The Map Viewer allows geographic browsing and discovery of “nearby” Portal content by tagging content items with approximate point (not line or area) data. After considering several alternatives, we chose to adopt GeoNames’ highly hierarchical open-source gazetteer (used also by other major European digital humanities portals such as Europeana). Its hierarchical structure will allow us to include geographical and administrative dependencies in search results. In accordance with the structure of the Geonames database, "cultural regions" (e.g., the Middle East or the American West) have been excluded, as they may reflect ideological bias and do not fit well within a hierarchy based on political and geomorphological entities.
7. Why is the Portal in English?
An important part of the RCC’s mandate as a Käte Hamburger Kolleg funded by the German Federal Ministry for Education and Research is to internationalize humanities in Germany and build connections with international institutions and researchers.
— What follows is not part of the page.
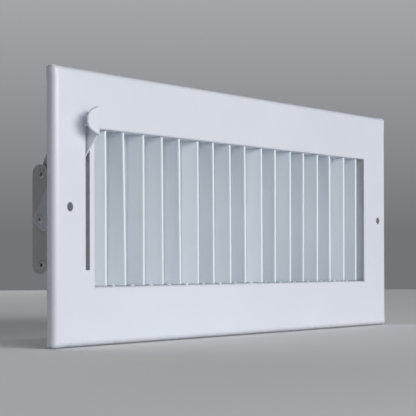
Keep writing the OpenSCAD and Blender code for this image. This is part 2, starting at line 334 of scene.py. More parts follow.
class Nodes:
    """A small helper that adds and links shader nodes."""

    def __init__(self, tree):
        self.tree = tree

    def add(self, kind, inputs=None, **settings):
        node = self.tree.nodes.new(kind)
        for key, value in settings.items():
            setattr(node, key, value)
        for key, value in (inputs or {}).items():
            if isinstance(value, bpy.types.NodeSocket):
                self.tree.links.new(value, node.inputs[key])
            else:
                node.inputs[key].default_value = value
        return node

    def noise(self, where, scale, detail=3.0, rough=0.5):
        inputs = {"Vector": where, "Scale": scale, "Detail": detail, "Roughness": rough}
        return self.add("ShaderNodeTexNoise", inputs).outputs[0]

    def ramp(self, value, low, high, a=0.0, b=1.0):
        inputs = {"Value": value, "From Min": low, "From Max": high, "To Min": a, "To Max": b}
        return self.add("ShaderNodeMapRange", inputs).outputs["Result"]

    def math(self, operation, a, b):
        return self.add("ShaderNodeMath", {0: a, 1: b}, operation=operation).outputs[0]

    def mix(self, factor, a, b):
        node = self.add("ShaderNodeMix", data_type="RGBA")
        for socket, value in ((node.inputs[0], factor), (node.inputs[6], a), (node.inputs[7], b)):
            if isinstance(value, bpy.types.NodeSocket):
                self.tree.links.new(value, socket)
            else:
                socket.default_value = value
        return node.outputs[2]


def new_material(name):
    material = bpy.data.materials.new(name)
    material.use_nodes = True
    material.node_tree.nodes.clear()
    return material, Nodes(material.node_tree)


def enamel(name, colour, roughness=0.34, peel=0.10, wave=0.25, wear=0.35, dust_and_shade=0.3, coat=0.2, seed=0.0):
    """White baked enamel on sheet steel: fine orange peel, a slow waviness in the sheet, thin and
    slightly chipped paint along the cut edges, and corners darkened partly by dust and partly by painted
    shade."""
    material, n = new_material(name)
    spot = n.add("ShaderNodeTexCoord").outputs["Object"]
    offset = (seed, seed * 0.7, seed * 1.3)
    where = n.add("ShaderNodeVectorMath", {0: spot, 1: offset}, operation="ADD").outputs[0]
    c = Vector(colour)

    tone = n.noise(where, 11.0, 2.0)
    paint = n.mix(n.ramp(tone, 0.35, 0.65), (*(c * 0.972), 1), (*c, 1))
    warm = n.ramp(n.noise(where, 34.0, 4.0, 0.6), 0.50, 0.72, 0.0, 0.22)
    paint = n.mix(warm, paint, (c.x * 0.985, c.y * 0.965, c.z * 0.93, 1))

    # Corners and hollows, found by ambient occlusion, are darkened towards grey: partly dust, partly
    # painted shade.
    hollow = n.add("ShaderNodeAmbientOcclusion", {"Distance": 0.004}, samples=4).outputs["AO"]
    shade = n.ramp(hollow, 0.35, 0.95, 1.0, 0.0)
    patchy = n.ramp(n.noise(where, 160.0, 4.0, 0.65), 0.35, 0.65, 0.4, 1.0)
    dust_and_painted_shade = n.math("MULTIPLY", n.math("MULTIPLY", shade, patchy), dust_and_shade)
    paint = n.mix(dust_and_painted_shade, paint, (0.33, 0.32, 0.31, 1))

    rim = n.add("ShaderNodeAttribute", attribute_name="edge").outputs["Fac"]
    chips = n.ramp(n.noise(where, 420.0, 5.0, 0.7), 0.50, 0.66)
    thin = n.ramp(n.noise(where, 70.0, 2.0), 0.40, 0.60, 0.25, 1.0)
    worn = n.math("MULTIPLY", n.math("MULTIPLY", rim, wear), n.math("MULTIPLY", chips, thin))
    paint = n.mix(worn, paint, (0.30, 0.30, 0.31, 1))

    smear = n.ramp(n.noise(where, 26.0, 5.0, 0.6), 0.3, 0.7, -0.05, 0.07)
    rough = n.math("ADD", n.math("ADD", smear, roughness), n.math("MULTIPLY", dust_and_painted_shade, 0.5))

    fine = n.noise(where, 820.0, 2.0)
    nibs = n.ramp(n.noise(where, 300.0, 1.0), 0.76, 0.83)
    slow = n.noise(where, 16.0, 1.0)
    bump = n.add("ShaderNodeBump", {"Strength": wave, "Distance": 0.0012, "Height": slow})
    for strength, depth, height in ((peel, 0.00010, fine), (0.25, 0.00012, nibs)):
        inputs = {"Strength": strength, "Distance": depth, "Height": height, "Normal": bump.outputs[0]}
        bump = n.add("ShaderNodeBump", inputs)

    shader = n.add("ShaderNodeBsdfPrincipled", {
        "Base Color": paint, "Roughness": rough, "Normal": bump.outputs[0],
        "Specular IOR Level": 0.5, "Coat Weight": coat, "Coat Roughness": 0.16,
    })
    n.add("ShaderNodeOutputMaterial", {"Surface": shader.outputs[0]})
    return material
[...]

The English language allows us to work with partners and reach audiences internationally. We aspire to include a wide variety of multimedia content in many languages, but will always provide short summaries in English.
When editing our born-digital English-language contributions (such as Arcadia articles and exhibitions), we aim to preserve regionally specific qualities in our authors’ English usage insofar as the texts are understandable for international audiences. For matters of style and punctuation, we rely on the Chicago Manual of Style. One of the most respected guides for English in general, the Chicago Manual is also widely used in academic humanities, including environmental humanities publications such as Environment and History.